In 1500-01, the conflict between Khanzada's brother, Babur, and the Uzbeks was at its most intense. For six months, Shaybani Khan Uzbek besieged Babur in Samarkand. None of Khanzada and Babur's powerful relatives, such as their paternal uncles, Sultan Husain Mirza Bayqura, the ruler of Greater Khorasan, sent Babur help.[3] At this time, Shaybani Khan sent a message to Babur, proposing that if Babur would marry his sister Khanzada Begum to him, there would be a lasting alliance between them. According to Khanzada's niece, Gulbadan Begum, "at length it had to be done, he gave the Begum to the Khan, and came out himself (from Samarkand) ... in this plight, unarmed, and relying on God, he went towards the land of Badakshan... and Kabul."[3]

According to the Baburnama, in 1500, Khanzada's brother Babur had to abandon Samarkand, after a five month siege by Muhammad Shaybani Khan, at this time Khanzada fell to Shaybani Khan (as his share of the war captives).[4] According to the Akbarnama, Henry Beveridge, writes that according to the Shaybani-nama, Khanzada's marriage with Shaybani Khan was a love-match. He also suggests the probability that "Babur has not mentioned the whole of the circumstances and that her [Khanzada] being left behind was a part of Babur's agreement with Shaybani.[3] In July of 1500, Khanzada's maternal aunt, Princess Mihr Nigar Khanum, had been captured by Shaybani Khan and forcibly married to him, 'as part of the spoils'. She was divorced when Shaybani resolved to marry her Timurid niece, Khanzada Begum, as it is unlawful in Islam for both aunt and niece to be wedded to the same man.[5]

After their marriage, Khanzada and Shaybani had one child together, a son, Khurram, who died in childhood.[2] Shaybani later divorced Khanzada because she leaned towards her brother's side in disputed matters.[6]

Mahdi Khwaja[edit]

After divorcing Khanzada, Shaybani gave her in marriage to a certain Sayyid Hada, a man of lower rank, who died in the Battle of Marv along with Shaybani himself in 1510. In 1511, at the age of thirty three she was returned to Babur at Qunduz by Shah Ismail with an escort of soldiers. Along with Khanzada, came an envoy of Shah Ismail offering friendship and a promise to consider military help under certain conditions. In return, Babur sent Wais Khan Mirza with gifts to the Court of Shah Ismail.[7]

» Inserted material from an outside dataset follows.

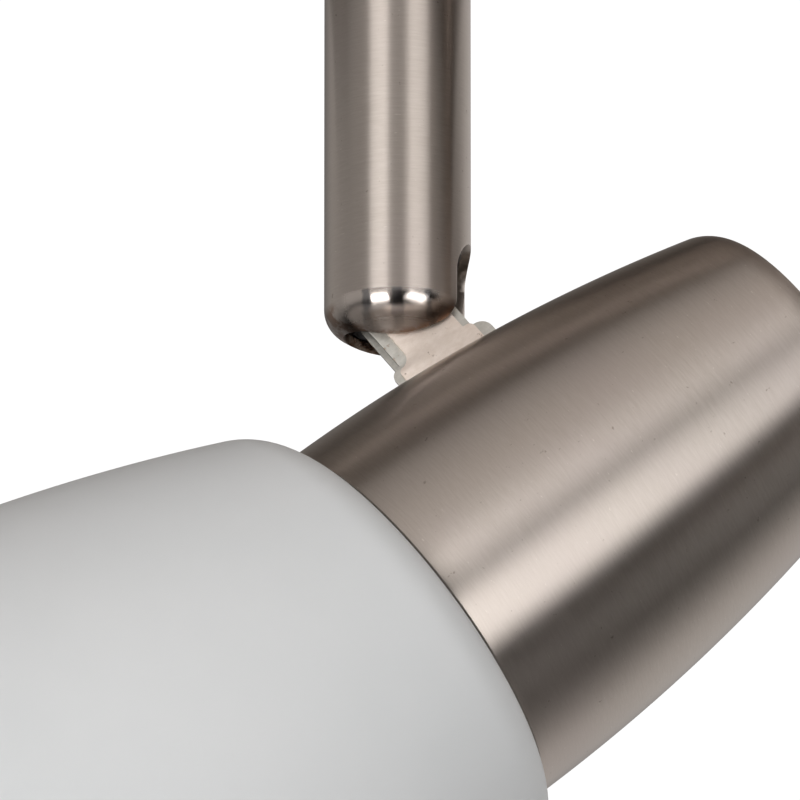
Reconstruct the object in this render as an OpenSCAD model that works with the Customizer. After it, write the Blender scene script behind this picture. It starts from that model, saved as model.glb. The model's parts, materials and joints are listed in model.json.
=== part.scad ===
// Ceiling light with two swivelling spot heads on a short rail.
// Millimetres, +Z up. The origin is the centre of the ceiling strap's top face,
// between its two fixing holes, so everything hangs below Z = 0.
// Head 1 is at -X and head 2 at +X. Head 2 is head 1 turned half a turn about Z.

/* [Ceiling rail] */
// Length of the rail channel, without its end caps
rail_len = 320; // [300:5:400]
// Width of the rail channel
rail_w = 36; // [34:1:44]
// Height of the rail channel
rail_h = 26; // [24:1:34]
// Sheet thickness of the rail channel
rail_t = 1.2; // [1:0.1:1.6]
// Distance from the middle of the rail to each stem
head_x = 100; // [90:1:120]

/* [Ceiling strap] */
// Length of the ceiling strap
strap_len = 120; // [114:1:150]
// Width of the ceiling strap
strap_w = 20; // [16:1:28]
// Thickness of the ceiling strap
strap_t = 2; // [1.5:0.1:3]
// Distance between the two ceiling fixing holes
fix_gap = 70; // [64:1:80]
// Radius of the ceiling fixing holes
fix_r = 2.6; // [2:0.1:3]
// Radius of the supply cable's hole
cable_r = 6; // [4:0.5:7]

/* [Stem] */
// Outer radius of the stem tube
stem_r = 8; // [7.5:0.1:8.5]
// Wall of the stem tube
stem_t = 1; // [0.8:0.1:1.1]
// Length of stem from the rail down to where its rounded end starts
stem_len = 46; // [40:1:120]
// Height of the rounded end
dome_h = 4.7; // [4.4:0.1:5]
// Radius of the rounded end's tight corner
dome_corner_r = 3.2; // [2.8:0.1:3.6]
// Width of the slot that the bracket swings in
slot_w = 8; // [7.8:0.1:8.4]
// Height of the slot's round top above the start of the rounded end
slot_top = 7.1; // [6.9:0.1:8]

/* [Joint] */
// Height of the tilt pivot above the start of the rounded end
pivot_up = 0.8; // [0.6:0.1:1.2]
// Radius of the two pivot pins
pin_r = 1.5; // [1.2:0.1:1.6]
// How far the head points down at rest, in degrees below level
rest_tilt = 39.3; // [16:0.1:79]
// Small turn of the housing about the bracket's arm, as assembled, in degrees
head_yaw = 9; // [0:0.5:10]
// Distance from the pivot square to the head's axis
axis_drop = 31; // [30.6:0.1:32]
// Distance from the housing's rim back to the pivot, along the head's axis
foot_back = 23.3; // [22:0.1:24]

/* [Housing] */
// Radius of the housing at its open rim
rim_r = 22.6; // [22:0.1:24]
// Wall of the housing
housing_t = 1; // [0.8:0.1:1.2]
// Radius of the long curve of the housing's side
side_curve_r = 210; // [200:5:240]
// Slope of the side where the back corner starts, in degrees
side_turn = 14; // [13:0.1:15]
// Radius of the housing's back corner
back_corner_r = 5; // [4:0.5:7]

/* [Glass shade] */
// Length of the shade in front of the housing
glass_len = 61; // [58:1:70]
// Wall of the shade
glass_t = 3; // [2.5:0.1:3.2]
// Radius of the flat back face, where the shoulder starts
glass_back_r = 20.5; // [20:0.1:21.5]
// Radius of the rounded shoulder
shoulder_r = 8.7; // [8:0.1:10]
// Slope of the shade's side just in front of the shoulder, in degrees
flare = 23.1; // [20:0.1:24]
// Radius of the long curve that eases the side's slope
glass_curve_r = 223; // [200:1:400]
// Radius of the hole for the lamp holder
glass_hole_r = 14.6; // [14.4:0.1:15]

/* [Lamp and holder] */
// Radius of the lamp holder's body
holder_r = 13.9; // [13.5:0.1:14]
// Radius of the round lamp
lamp_r = 22.5; // [20:0.5:22.5]
// Wall of the lamp's bulb
lamp_t = 1; // [0.6:0.1:1.5]
// Distance from the housing's rim to the middle of the round lamp
lamp_fwd = 36; // [34:0.5:37]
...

Khanzada's third marriage took place with Muhammad Mahdi Khwaja at an unknown date. Annette Beveridge says that it possible that the marriage took place within no long time after her return. It is probable that Mahdi's joining of Babur and his marriage with Khanzada took place in the decade 1509−1519, of which no record is known to survive. Mahdi was with Babur in 1519 and is frequently mentioned subsequently.[8]

Issue[edit]

Khanzada apparently did not have any children after her son with Shaybani. She had taken charge of Mahdi's younger sister, Sultanam Begum, since she was two years old. Khanzada had loved Sultanam immensely as though she were her own brother's daughter.[9] She reared her sister-in-law to become the wife of her nephew, the Mughal prince Hindal Mirza, who was the youngest son of Emperor Babur from his wife Dildar Begum.[10] Sultanam and Hindal married in 1537, and their wedding feast was arranged by Khanzada Begum; the feast, known as the 'Mystic Feast' was a grand affair being attended by innumerable imperial and royal guests as well as high ranking nobles and amirs. Gulbadan Begum states that such a wedding feast had not been organized previously for any other children of Babur. Mahdi Khwaja had presented his brother-in-law, Hindal, with a large amount of dowry and Khanzada Begum also gave extravagant gifts.[11]

Death[edit]

Khanzada Begum died at Qabal-chak in September of 1545 while she was accompanying her nephew, Emperor Humayun, who was on his way from Qandahar to meet his younger step-brother, Kamran Mirza.[12] She had been suffering from fever for three days which resulted in her death on the fourth day. The doctor's remedies were of no avail. At first, her body was buried at Qabal-chak, but three months later her body was brought to Kabul and laid in the Gardens of Babur, at her brother's place of burial.[12]

References[edit]

  1. ^ Schimmel, Annemarie (2004). The Empire of the Great Mughals: History, Art and Culture. Reaktion Books. p. 145. ISBN 1861891857. 
  2. ^ a b Babur; edited,,; Rushdie, annotated by Wheeler M. Thackston (2002). The Baburnama : Memoirs of Babur, prince and emperor (Modern Library pbk. ed. ed.). Modern Library. p. 11. ISBN 9780375761379. 
  3. ^ a b c Lal, Ruby (2005). Domesticity and Power in the Early Mughal World. Cambridge University Press. p. 130. ISBN 0521850223.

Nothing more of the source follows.